Les métiers du numérique occupent une position intermédiaire, reflétant la diversité des pratiques managériales dans ce secteur en pleine évolution. Certaines entreprises tech innovent en matière de bien-être quand d’autres reproduisent les travers du management traditionnel.
Génération sacrifiée : pourquoi les jeunes craquent
Les indicateurs se dégradent particulièrement chez les jeunes actifs, révélant une fracture générationnelle préoccupante. Anne-Sophie Godon-Rensonnet, directrice chez Malakoff Humanis, observe ce changement :
« Les médecins nous le disent : ils sont plus attentifs à leur santé mentale et ont pris conscience de son importance. Ils en parlent aussi plus facilement. »
Cette génération refuse de subir en silence ce que leurs aînés ont enduré. Elle verbalise sa souffrance et revendique un équilibre vie professionnelle-vie personnelle que les générations précédentes n’osaient réclamer.
Facteurs de mal-être identifiés par Marc Beretta (HEC) :
- Charge de travail excessive et pression temporelle constante
- Conditions de travail dégradées (open space, bruit, interruptions)
- Management autoritaire et manque de reconnaissance
- Discriminations diverses (âge, genre, origine)
- Insécurité de l’emploi et précarisation des contrats
- Perte de sens au travail et objectifs déconnectés des valeurs
Cette génération subit de plein fouet ces facteurs de risque qui heurtent frontalement leurs attentes d’épanouissement professionnel. Contrairement à leurs aînés, les jeunes actifs n’acceptent plus de « faire carrière » dans un emploi qui les détruit psychologiquement.
La perte de sens au travail constitue leur principale source de souffrance. Les organisations focalisées uniquement sur les objectifs quantitatifs – chiffre d’affaires, parts de marché, rentabilité – négligent les aspects qualitatifs comme l’utilité sociale, l’impact environnemental ou l’épanouissement des équipes. Cette approche réductrice génère une déshumanisation du travail particulièrement mal vécue par les nouvelles générations.
Dépression mondiale : quand la France suit une tendance planétaire
Le phénomène français s’inscrit dans une dynamique mondiale inquiétante. Marc Beretta tire la sonnette d’alarme :
« Depuis deux ans, la dépression est devenue la principale cause d’invalidité professionnelle dans le monde. »
Cette évolution place la souffrance psychique au cœur des enjeux économiques contemporains.
L’universalisation de cette souffrance révèle les limites d’un modèle économique qui privilégie systématiquement la performance à court terme au détriment du bien-être humain. Les entreprises qui maintiennent cette approche découvrent progressivement que leur rentabilité immédiate se paie par des coûts cachés exponentiels.

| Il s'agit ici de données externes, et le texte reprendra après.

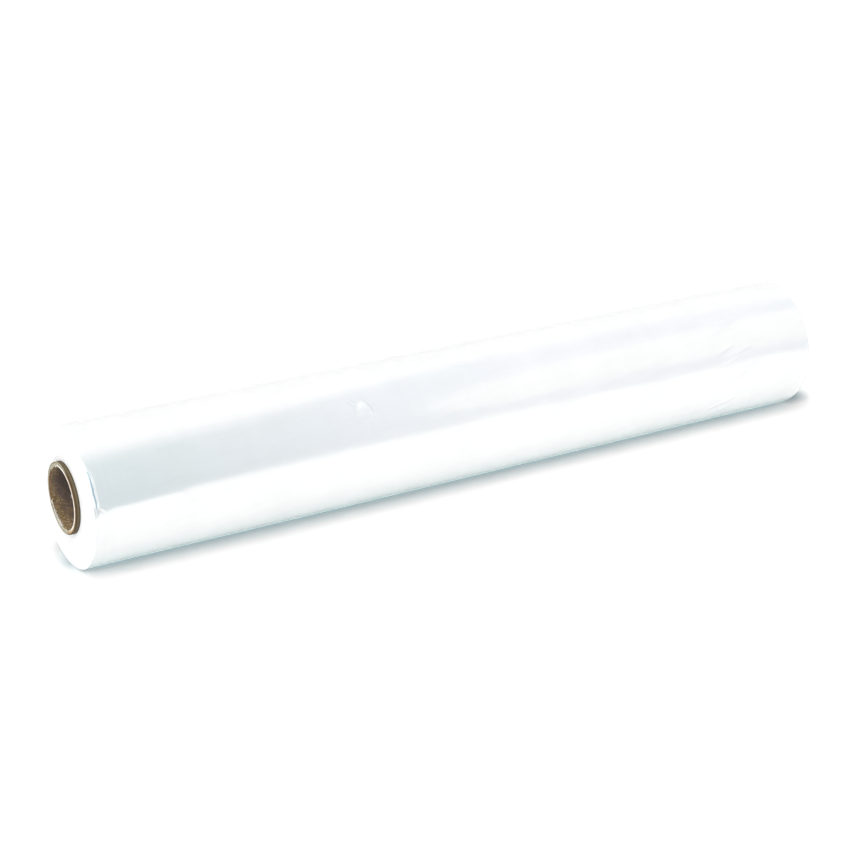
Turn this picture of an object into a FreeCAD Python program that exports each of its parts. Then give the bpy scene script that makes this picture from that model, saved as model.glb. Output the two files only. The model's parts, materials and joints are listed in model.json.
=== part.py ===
import FreeCAD, Part
import math
import os

import Sketcher
from FreeCAD import Vector

# A catering roll of cling film, lying on its side: a brown paper core with the film wound
# tightly on it. The roll lies along X and rests on Z = 0, with the origin under its middle.
# All sizes are in millimetres.
SIZES = [
    ("film_width", 450.0, "width of the film, which is the length of the wound part"),
    ("film_diameter", 74.5, "outside diameter of the wound film"),
    ("tail_lift", 0.15, "height of the outermost turn's free edge above the turn under it"),
    ("rest_width", 14.0, "width of the spot that the roll's own weight presses flat"),
    ("rim_depth", 0.5, "thickness of the outermost turns that stop short of the ends"),
    ("rim_set_back", 1.5, "distance from the ends at which those turns stop"),
    ("ring_count", 7, "number of rings that the turns' edges form on each end"),
    ("ring_width", 0.6, "width of one ring, across the turns"),
    ("ring_depth", 0.3, "depth of the deepest ring"),
    ("core_diameter", 37.5, "outside diameter of the core, which the first turn lies on"),
    ("core_wall", 2.5, "thickness of the core's wall"),
    ("core_stand_out", 2.5, "length of core that stands out of the film at each end"),
    ("core_edge_round", 0.3, "rounding of the core's cut edges"),
]

# The rings lie unevenly, but spread out: each is a golden share of the way on from the last.
RING_STEP = (math.sqrt(5.0) - 1.0) / 2.0
# Neighbouring rings take turns at this many depths.
RING_DEPTHS = 3
# The rounding of an edge stays under this share of the wall that it is on.
LARGEST_ROUND = 0.45
# A cutting profile reaches this far past the surface that it opens.
CUT_MARGIN = 1.0

# The roll's axis stands this high over the flat spot, which is on the lower half-turn.
LOWER_RADIUS = "(sizes.film_diameter - sizes.tail_lift) / 2"
AXIS_HEIGHT = f"sqrt(({LOWER_RADIUS}) ^ 2 - (sizes.rest_width / 2) ^ 2)"

# Sketcher's numbers for the points of a line or an arc, and for a sketch's own origin and X axis.
START = 1
END = 2
CENTRE = 3
X_AXIS = -1
ORIGIN = (-1, 1)


def make_sheet(doc):
    sheet = doc.addObject("Spreadsheet::Sheet", "sizes")
    for row, (alias, value, meaning) in enumerate(SIZES, start=1):
        sheet.set(f"A{row}", alias)
        sheet.set(f"B{row}", str(value))
        sheet.set(f"C{row}", meaning)
        sheet.setAlias(f"B{row}", alias)
    doc.recompute()
    return sheet


def make_body(doc, label):
    """Makes a body that is modelled about the roll's axis and then stood on its flat spot."""
    body = doc.addObject("PartDesign::Body", label)
    body.Label = label
    body.setExpression("Placement.Base.z", AXIS_HEIGHT)
    return body


def find_plane(body, role):
    return next(plane for plane in body.Origin.OriginFeatures if plane.Role == role)


def add_sketch(body, name, plane_role):
    sketch = body.newObject("Sketcher::SketchObject", name)
    sketch.AttachmentSupport = [(find_plane(body, plane_role), "")]
    sketch.MapMode = "FlatFace"
    return sketch


def dimension(sketch, name, kind, geometry, expression):
    """Adds a dimension and binds it to the sheet."""
    value = float(sketch.evalExpression(expression))
    index = sketch.addConstraint(Sketcher.Constraint(kind, *geometry, value))
    sketch.renameConstraint(index, name)
    sketch.setExpression(f"Constraints.{name}", expression)


def add_circle(sketch, name, diameter):
    """Adds a circle about the sketch's origin, with its diameter bound to an expression."""
    radius = float(sketch.evalExpression(diameter)) / 2
    circle = sketch.addGeometry(Part.Circle(Vector(), Vector(0, 0, 1), radius))
    sketch.addConstraint(Sketcher.Constraint("Coincident", circle, CENTRE, *ORIGIN))
    dimension(sketch, name, "Diameter", (circle,), diameter)


def add_rectangle(sketch, name, left, right, bottom, top):
    """Adds a rectangle whose sides' places are bound to four expressions."""
    sides = [float(sketch.evalExpression(side)) for side in (left, right, bottom, top)]
    corners = [
        Vector(sides[0], sides[2]),
        Vector(sides[1], sides[2]),
        Vector(sides[1], sides[3]),
        Vector(sides[0], sides[3]),
    ]
    lines = []
    for corner, next_corner in zip(corners, corners[1:] + corners[:1]):
        lines.append(sketch.addGeometry(Part.LineSegment(corner, next_corner)))
    for line, next_line in zip(lines, lines[1:] + lines[:1]):
        sketch.addConstraint(Sketcher.Constraint("Coincident", line, END, next_line, START))
    for line, direction in zip(lines, ("Horizontal", "Vertical", "Horizontal", "Vertical")):
        sketch.addConstraint(Sketcher.Constraint(direction, line))
    dimension(sketch, f"{name}_left", "DistanceX", (*ORIGIN, lines[0], START), left)
    dimension(sketch, f"{name}_right", "DistanceX", (*ORIGIN, lines[1], START), right)
    dimension(sketch, f"{name}_bottom", "DistanceY", (*ORIGIN, lines[0], START), bottom)
    dimension(sketch, f"{name}_top", "DistanceY", (*ORIGIN, lines[2], START), top)


def pad_along_roll(body, sketch, length):
    pad = body.newObject("PartDesign::Pad", f"{sketch.Name}_pad")
    pad.Profile = sketch
    pad.SideType = "Symmetric"
    pad.setExpression("Length", length)
    sketch.Document.recompute()
    return pad


def check_cut(before, after):
    if not after.Shape.Volume < before.Shape.Volume:
        raise RuntimeError(f"{after.Name} cuts nothing")


def make_core(doc):
    """The tube: its bore takes a holder's spindle, and its ends stand out of the film."""
    body = make_body(doc, "core")
    sketch = add_sketch(body, "core_section", "YZ_Plane")
    add_circle(sketch, "outside", "sizes.core_diameter")
    add_circle(sketch, "bore", "sizes.core_diameter - 2 * sizes.core_wall")
    pad = pad_along_roll(body, sketch, "sizes.film_width + 2 * sizes.core_stand_out")

    cut_edges = []
    for number, edge in enumerate(pad.Shape.Edges, start=1):
        if edge.Curve.TypeId == "Part::GeomCircle":
            cut_edges.append(f"Edge{number}")
    rounding = body.newObject("PartDesign::Fillet", "core_edges")
    rounding.Base = (pad, cut_edges)
    rounding.setExpression("Radius", f"min(sizes.core_edge_round; {LARGEST_ROUND} * sizes.core_wall)")
    doc.recompute()
    check_cut(pad, rounding)
    return body


def add_spiral_outline(sketch, sheet):
    """Draws the outermost turn as two half-turns, with a step at its free edge, at the back."""
    outer_radius = sheet.film_diameter / 2
    lower_radius = outer_radius - sheet.tail_lift / 2
    lower_centre = Vector(-sheet.tail_lift / 2, 0)
    normal = Vector(0, 0, 1)
    upper_circle = Part.Circle(Vector(), normal, outer_radius)
    lower_circle = Part.Circle(lower_centre, normal, lower_radius)
    upper = sketch.addGeometry(Part.ArcOfCircle(upper_circle, 0, math.pi))
    lower = sketch.addGeometry(Part.ArcOfCircle(lower_circle, math.pi, 2 * math.pi))
    step_foot = Vector(outer_radius - sheet.tail_lift, 0)
    step_top = Vector(outer_radius, 0)
    step = sketch.addGeometry(Part.LineSegment(step_foot, step_top))

    sketch.addConstraint([
        Sketcher.Constraint("Coincident", upper, CENTRE, *ORIGIN),
        Sketcher.Constraint("Coincident", upper, END, lower, START),
        Sketcher.Constraint("Coincident", lower, END, step, START),
        Sketcher.Constraint("Coincident", step, END, upper, START),
        Sketcher.Constraint("PointOnObject", upper, START, X_AXIS),
        Sketcher.Constraint("PointOnObject", upper, END, X_AXIS),
        Sketcher.Constraint("PointOnObject", lower, CENTRE, X_AXIS),
        Sketcher.Constraint("PointOnObject", step, START, X_AXIS),
    ])
    dimension(sketch, "outside", "Diameter", (upper,), "sizes.film_diameter")
    dimension(sketch, "tail_lift", "DistanceX", (step, START, step, END), "sizes.tail_lift")


def press_flat(body, pad):
    """Cuts the flat spot along the bottom of the roll."""
    sketch = add_sketch(body, "flat_section", "YZ_Plane")
    reach = f"sizes.film_diameter / 2 + {CUT_MARGIN}"
    add_rectangle(sketch, "flat", f"-({reach})", reach, f"-({reach})", f"-{AXIS_HEIGHT}")
    pocket = body.newObject("PartDesign::Pocket", "flat_spot")
    pocket.Profile = sketch
    pocket.Type = "ThroughAll"
    pocket.SideType = "Symmetric"
    body.Document.recompute()
    check_cut(pad, pocket)
    return pocket


def add_end_rings(body, flat_spot, ring_count):
    """Grooves the ends: rings where turns are drawn in, and a step where the last turns stop."""
    sketch = add_sketch(body, "end_section", "XZ_Plane")
    end = "sizes.film_width / 2"
    past_end = f"{end} + {CUT_MARGIN}"
    rim_radius = "(sizes.film_diameter / 2 - sizes.rim_depth)"
    core_radius = "sizes.core_diameter / 2"
    for number in range(1, ring_count + 1):
        share = number * RING_STEP % 1.0
        depth_share = (1 + number % RING_DEPTHS) / RING_DEPTHS
        radius = f"{core_radius} + {share} * ({rim_radius} - {core_radius})"
        floor = f"{end} - {depth_share} * sizes.ring_depth"
        inner = f"{radius} - sizes.ring_width / 2"
        outer = f"{radius} + sizes.ring_width / 2"
        add_rectangle(sketch, f"ring_{number}", floor, past_end, inner, outer)
    rim_top = f"sizes.film_diameter / 2 + {CUT_MARGIN}"
    add_rectangle(sketch, "rim", f"{end} - sizes.rim_set_back", past_end, rim_radius, rim_top)

    groove = body.newObject("PartDesign::Groove", "end_rings")
    groove.Profile = sketch
    groove.ReferenceAxis = (sketch, ["H_Axis"])
    groove.Angle = 360
    body.Document.recompute()
    check_cut(flat_spot, groove)

    mirrored = body.newObject("PartDesign::Mirrored", "both_ends")
    mirrored.Originals = [groove]
    mirrored.MirrorPlane = (find_plane(body, "YZ_Plane"), [""])
    body.Tip = mirrored
    body.Document.recompute()
    check_cut(groove, mirrored)


def make_film(doc, sheet):
    """All the turns of the film, which lie so tightly that they are one solid."""
    body = make_body(doc, "film")
    sketch = add_sketch(body, "film_section", "YZ_Plane")
    add_spiral_outline(sketch, sheet)
    add_circle(sketch, "first_turn", "sizes.core_diameter")
    pad = pad_along_roll(body, sketch, "sizes.film_width")
    flat_spot = press_flat(body, pad)
    add_end_rings(body, flat_spot, int(sheet.ring_count))
    return body


def check_document(doc, bodies):
    for item in doc.Objects:
        if "Invalid" in item.State or "Error" in item.State:
            raise RuntimeError(f"{item.Label} failed: {item.State}")
    for body in bodies:
        if body.Shape.isNull() or not body.Shape.isValid():
            raise RuntimeError(f"{body.Label} has no valid shape")


def main():
    os.makedirs("parts", exist_ok=True)
    doc = FreeCAD.newDocument("cling_film_roll")
    sheet = make_sheet(doc)
    bodies = [make_core(doc), make_film(doc, sheet)]
    doc.recompute()
    check_document(doc, bodies)
    for body in bodies:
        body.Shape.exportStep(f"parts/{body.Label}.step")
        box = body.Shape.BoundBox
        print(f"{body.Label}: {body.Shape.Volume:.0f} mm3, {box.XLength:.1f} x {box.YLength:.1f} x {box.ZLength:.1f} mm")


main()
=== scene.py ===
import json
import random
from math import cos, degrees, exp, hypot, pi, radians, sin, sqrt

import bpy
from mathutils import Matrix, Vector, noise


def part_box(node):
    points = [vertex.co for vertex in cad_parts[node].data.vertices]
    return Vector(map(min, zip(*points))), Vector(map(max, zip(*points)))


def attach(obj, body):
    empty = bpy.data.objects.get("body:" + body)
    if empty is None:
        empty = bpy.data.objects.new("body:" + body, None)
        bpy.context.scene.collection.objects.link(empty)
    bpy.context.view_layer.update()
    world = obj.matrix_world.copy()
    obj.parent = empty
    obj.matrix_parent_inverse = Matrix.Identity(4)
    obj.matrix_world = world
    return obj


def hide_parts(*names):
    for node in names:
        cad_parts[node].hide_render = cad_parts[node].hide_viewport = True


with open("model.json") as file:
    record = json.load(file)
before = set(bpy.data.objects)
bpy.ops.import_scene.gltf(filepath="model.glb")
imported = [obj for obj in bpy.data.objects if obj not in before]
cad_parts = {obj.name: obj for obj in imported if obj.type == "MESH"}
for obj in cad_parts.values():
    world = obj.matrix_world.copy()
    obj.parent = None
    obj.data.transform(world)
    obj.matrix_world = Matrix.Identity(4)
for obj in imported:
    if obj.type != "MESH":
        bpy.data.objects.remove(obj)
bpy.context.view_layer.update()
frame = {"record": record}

# The driving sizes of the roll, which runs along X, with its near end at -X. All in metres.
filmLow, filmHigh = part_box("film")
coreLow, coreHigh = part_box("core")
boreMount = next(mount for mount in frame["record"]["mounts"] if mount["name"] == "core_bore")
boreRadius = boreMount["dims"]["r_mm"] / 1000
axisHeight = boreMount["pos_m"][2]
filmRadius = filmHigh.z - axisHeight
coreRadius = (coreHigh.z - coreLow.z) / 2
rollMiddle = Vector((0, 0, axisHeight))
mm = 0.001
filmLength = (filmHigh.x - filmLow.x) / mm  # in mm, as are all places along the film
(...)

Cette tendance mondiale s’accompagne d’une prise de conscience croissante. L’Organisation mondiale de la santé classe désormais le burn-out comme un « phénomène lié au travail » et plusieurs pays commencent à légiférer sur le droit à la déconnexion ou la semaine de quatre jours.
Les solutions qui marchent : l’exemple de l’industrie alimentaire
Face à ce constat alarmant, des solutions émergent et font leurs preuves. Jullien Brézun, directeur de Great Place To Work, mise sur la confiance retrouvée :
« Dans un environnement propice, les salariés osent proposer des idées, donner leur avis, innover… Le premier levier pour la rétablir est la culture managériale. »
Cette transformation passe par la restauration d’espaces d’échange authentiques entre salariés et hiérarchie. Paradoxalement, l’intensification du travail liée aux restructurations permanentes a fait disparaître ces moments de dialogue pourtant indispensables à l’efficacité collective et au bien-être des équipes.
Leviers d’amélioration identifiés :
- Restauration du dialogue social et des espaces d’échange
- Formation des managers aux pratiques bienveillantes
- Reconnaissance du travail et des compétences
- Autonomie accrue dans l’organisation des tâches
- Clarification du sens et de l’utilité du travail accompli
L’industrie alimentaire fait figure d’exemple concret avec sa capacité à redresser ses indicateurs de bien-être. Thomas Perrin salue « une culture de la prévention plus ancrée, avec un meilleur dialogue social » dans ce secteur. Cette réussite s’explique par une tradition de négociation collective et une proximité managériale héritée de l’organisation industrielle traditionnelle.
Cette transformation génère des retours sur investissement mesurables : baisse de l’absentéisme, réduction du turnover, amélioration de la productivité et de la qualité. Pourtant, la France reste à la traîne sur la question du retour sur investissement des politiques de bien-être, beaucoup d’entreprises peinant encore à quantifier les bénéfices de ces approches préventives.